Figure 4. Schematic diagram and layout of a single layer AM layer.

Figure 4 shows a single layer made of 18 single-bit AM cells: 4 NAND-based and 14 NOR-based cells [9]. To save power during comparison operations, we have combined two different match line driving schemes: a current race scheme, and a selective precharge scheme.



Figure 5. Test of the AMchip04 prototype: (a) testbed; (b) part of the report with results.

#### 3.1 AMchip04 test results

The first silicon prototype of the AMchip04 has been tested and it is fully functional. We found 9 defective chips in a batch of 60 devices, corresponding to a yield equal to 85 %.

Figure 5(a) shows the test setup. A Xilinx demo board has been used as pattern generator, with the Virtex FPGA configured as a MicroBlaze RISC processor with a Linux kernel. The output analyzer is an Agilent 16902B Logic Analysis System.

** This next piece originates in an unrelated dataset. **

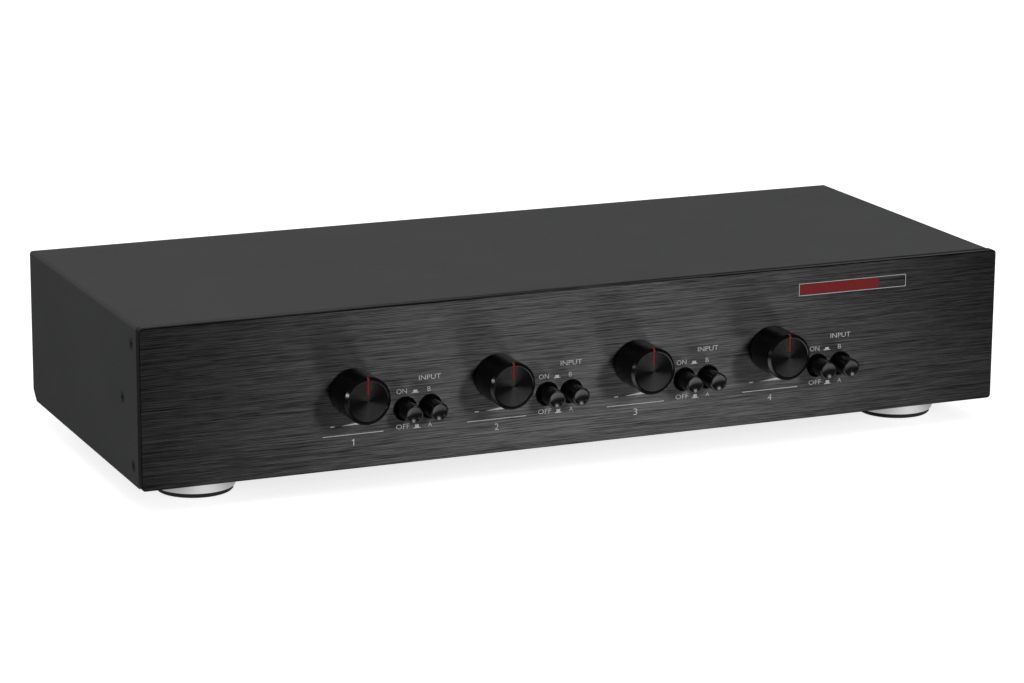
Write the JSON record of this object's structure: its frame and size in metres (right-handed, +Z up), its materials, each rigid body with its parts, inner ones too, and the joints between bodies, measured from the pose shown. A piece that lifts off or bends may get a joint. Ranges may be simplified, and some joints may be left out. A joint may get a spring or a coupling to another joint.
{
  "type": "speaker selector switch",
  "caption": "Low full-width metal case with turned volume knobs and pairs of round push buttons that switch and route loudspeaker lines, on round feet.",
  "frame": {"origin": "middle of the base, on the surface that the feet stand on", "axes": "+X to the right seen from the front, -Y towards the user, +Z up"},
  "size_m": [0.43, 0.205, 0.084],
  "materials": {
    "panel_black": "brushed, black anodised",
    "cover_paint": "satin dark grey paint",
    "frame_paint": "matt black paint",
    "tray_paint": "satin black paint",
    "rear_paint": "satin black paint",
    "screw_steel": "zinc plated",
    "screw_black": "black oxide",
    "nickel": "nickel plated",
    "switch_plastic": "moulded",
    "board_green": "solder mask",
    "brass": "plain",
    "terminal_plastic": "moulded",
    "wire_insulation": "smooth",
    "foot_aluminium": "turned, satin",
    "foot_rubber": "matt",
    "knob_black": "gloss black, turned face",
    "shaft_steel": "bright",
    "wafer_phenolic": "phenolic board",
    "button_black": "gloss",
    "plunger_nylon": "natural nylon",
    "core_steel": "varnished laminations",
    "winding_tape": "tape over copper"
  },
  "bodies": {
    "root": {"front_panel": "panel_black", "top_cover": "cover_paint", "front_frame": "frame_paint", "base_tray": "tray_paint", "rear_panel": "rear_paint", "foot_screws": "screw_steel", "bushing_nuts": "nickel", "button_switches": "switch_plastic", "switch_board": "board_green", "board_spacers": "brass", "input_terminal_strip": "terminal_plastic", "output_terminal_strip": "terminal_plastic", "terminal_plates": "brass", "terminal_screws": "nickel", "case_screws": "screw_black", "wiring": "wire_insulation", "front_left_foot": "foot_aluminium", "front_left_foot_pad": "foot_rubber", "front_right_foot": "foot_aluminium", "front_right_foot_pad": "foot_rubber", "rear_left_foot": "foot_aluminium", "rear_left_foot_pad": "foot_rubber", "rear_right_foot": "foot_aluminium", "rear_right_foot_pad": "foot_rubber", "rotary_switch_1": "wafer_phenolic", "transformer_core_1": "core_steel", "transformer_winding_1": "winding_tape", "rotary_switch_2": "wafer_phenolic", "transformer_core_2": "core_steel", "transformer_winding_2": "winding_tape", "rotary_switch_3": "wafer_phenolic", "transformer_core_3": "core_steel", "transformer_winding_3": "winding_tape", "rotary_switch_4": "wafer_phenolic", "transformer_core_4": "core_steel", "transformer_winding_4": "winding_tape"},
    "volume_1": {"volume_knob_1": "knob_black", "switch_shaft_1": "shaft_steel"},
    "on_off_1": {"on_off_button_1": "button_black", "on_off_plunger_1": "plunger_nylon"},
    "input_1": {"input_button_1": "button_black", "input_plunger_1": "plunger_nylon"},
    "volume_2": {"volume_knob_2": "knob_black", "switch_shaft_2": "shaft_steel"},
    "on_off_2": {"on_off_button_2": "button_black", "on_off_plunger_2": "plunger_nylon"},
    "input_2": {"input_button_2": "button_black", "input_plunger_2": "plunger_nylon"},
    "volume_3": {"volume_knob_3": "knob_black", "switch_shaft_3": "shaft_steel"},
    "on_off_3": {"on_off_button_3": "button_black", "on_off_plunger_3": "plunger_nylon"},
    "input_3": {"input_button_3": "button_black", "input_plunger_3": "plunger_nylon"},
    "volume_4": {"volume_knob_4": "knob_black", "switch_shaft_4": "shaft_steel"},
    "on_off_4": {"on_off_button_4": "button_black", "on_off_plunger_4": "plunger_nylon"},
    "input_4": {"input_button_4": "button_black", "input_plunger_4": "plunger_nylon"}
  },
  "joints": [
    {"name": "volume_turn_1", "type": "hinge", "parent": "root", "child": "volume_1", "pos_m": [-0.116, -0.083, 0.0465], "axis": [0, 1, 0], "range_deg": [-150, 150]},
    {"name": "on_off_press_1", "type": "slide", "parent": "root", "child": "on_off_1", "axis": [0, 1, 0], "range_m": [0, 0.0035], "stiffness_N_per_m": 300},
    {"name": "input_press_1", "type": "slide", "parent": "root", "child": "input_1", "axis": [0, 1, 0], "range_m": [0, 0.0035], "stiffness_N_per_m": 300},
    {"name": "volume_turn_2", "type": "hinge", "parent": "root", "child": "volume_2", "pos_m": [-0.046, -0.083, 0.0465], "axis": [0, 1, 0], "range_deg": [-150, 150]},
    {"name": "on_off_press_2", "type": "slide", "parent": "root", "child": "on_off_2", "axis": [0, 1, 0], "range_m": [0, 0.0035], "stiffness_N_per_m": 300},
    {"name": "input_press_2", "type": "slide", "parent": "root", "child": "input_2", "axis": [0, 1, 0], "range_m": [0, 0.0035], "stiffness_N_per_m": 300},
    {"name": "volume_turn_3", "type": "hinge", "parent": "root", "child": "volume_3", "pos_m": [0.024, -0.083, 0.0465], "axis": [0, 1, 0], "range_deg": [-150, 150]},
    {"name": "on_off_press_3", "type": "slide", "parent": "root", "child": "on_off_3", "axis": [0, 1, 0], "range_m": [0, 0.0035], "stiffness_N_per_m": 300},
    {"name": "input_press_3", "type": "slide", "parent": "root", "child": "input_3", "axis": [0, 1, 0], "range_m": [0, 0.0035], "stiffness_N_per_m": 300},
    {"name": "volume_turn_4", "type": "hinge", "parent": "root", "child": "volume_4", "pos_m": [0.094, -0.083, 0.0465], "axis": [0, 1, 0], "range_deg": [-150, 150]},
    {"name": "on_off_press_4", "type": "slide", "parent": "root", "child": "on_off_4", "axis": [0, 1, 0], "range_m": [0, 0.0035], "stiffness_N_per_m": 300},
    {"name": "input_press_4", "type": "slide", "parent": "root", "child": "input_4", "axis": [0, 1, 0], "range_m": [0, 0.0035], "stiffness_N_per_m": 300}
  ]
}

The test was performed by storing 8 000 different patterns and by applying a sequence of 4 000 different matching patterns at the input. This corresponds to the worst case condition when every input pattern matches. We observed excellent agreement between simulated and measured parameters: at 50 MHz clock frequency, all patterns were matched correctly. Figure 5(b) shows a small portion of the output test report, with prototype output data matching simulated data.

The measured current consumption is 133 mA (rms) at 50 MHz clock frequency: 50 mA for the I/O ring, and 83 mA for the core. The measurements are consistent with circuit simulations.

#### 4 Conclusion

The design of the first prototype of the Processing Unit for the FTK processor had to face the most challenging aspects of this technology: a huge number of detector clusters ("hits") distributed at high rate with large fan-out to all patterns (10 million patterns will be located on 128 chips placed on a single board) and the large number of roads collected and sent back to the FTK post-pattern-recognition functions.

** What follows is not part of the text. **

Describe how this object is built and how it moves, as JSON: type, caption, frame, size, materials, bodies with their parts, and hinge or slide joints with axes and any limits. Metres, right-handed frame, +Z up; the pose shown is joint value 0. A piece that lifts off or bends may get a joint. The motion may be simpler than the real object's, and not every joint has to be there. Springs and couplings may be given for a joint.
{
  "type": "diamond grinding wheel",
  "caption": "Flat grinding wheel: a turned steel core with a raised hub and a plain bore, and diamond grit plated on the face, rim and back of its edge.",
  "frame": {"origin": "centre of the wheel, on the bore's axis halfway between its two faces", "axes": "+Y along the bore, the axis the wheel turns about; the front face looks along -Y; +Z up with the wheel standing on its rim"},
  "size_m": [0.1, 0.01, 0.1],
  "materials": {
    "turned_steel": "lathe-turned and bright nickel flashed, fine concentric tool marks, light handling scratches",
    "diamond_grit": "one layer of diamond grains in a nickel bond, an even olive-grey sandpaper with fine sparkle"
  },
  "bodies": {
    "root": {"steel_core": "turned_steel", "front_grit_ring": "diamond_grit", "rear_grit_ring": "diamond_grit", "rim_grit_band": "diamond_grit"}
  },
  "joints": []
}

The network of high speed serial links used to solve the data distribution problem has been experimentally verified.

The AMchip04 prototypes were successfully tested, and their performance and current consumption is fully compatible with the AMBFTK. However, further reduction in current consumption will be mandatory in the design of the final AM chip.

## References

- [1] A. Andreani et al., The FastTracker real time processor and its impact on muon isolation, tau and b-jet online selections at ATLAS, IEEE Trans. Nucl. Sci. 59 (2012) 348.
- [2] ATLAS collaboration, *The ATLAS experiment at the CERN Large Hadron Collider*, 2008 *JINST* 3 S08003.
- [3] M. Dell'Orso and L. Ristori, VLSI structures for track finding, Nucl. Instrum. Meth. A 278 (1989) 436.
- [4] A. Andreani et al., *The AMchip04 and the processing unit prototype for the FastTracker*, 2012 *JINST* **7** C08007.
- [5] A. Annovi et al., Associative memory design for the fast track processor (FTK) at ATLAS, in Proc. IEEE Nuclear Science Symposium and Medical Imaging Conference, Valencia Spain (2011), pg. 141.
- [6] A. Annovi et al., A VLSI processor for fast track finding based on content addressable memories, IEEE Trans. Nucl. Sci. 53 (2006) 2428.
- [7] A. Annovi et al., A new variable-resolution associative memory for high energy physics, in Proc. IEEE International Conference on Advancements in Nuclear Instrumentation Measurement Methods and their Applications (ANIMMA), Ghent Belgium (2011).
- [8] P. Fischer, First implementation of the MEPHISTO binary readout architecture for strip detectors, Nucl. Instrum. Meth. A 461 (2001) 499.
- [9] K. Pagiamtzis and A. Sheikholeslami, *Content-addressable memory (CAM) circuits and architectures:* a tutorial and survey, *IEEE J. Solid State Circ.* 41 (2006) 712.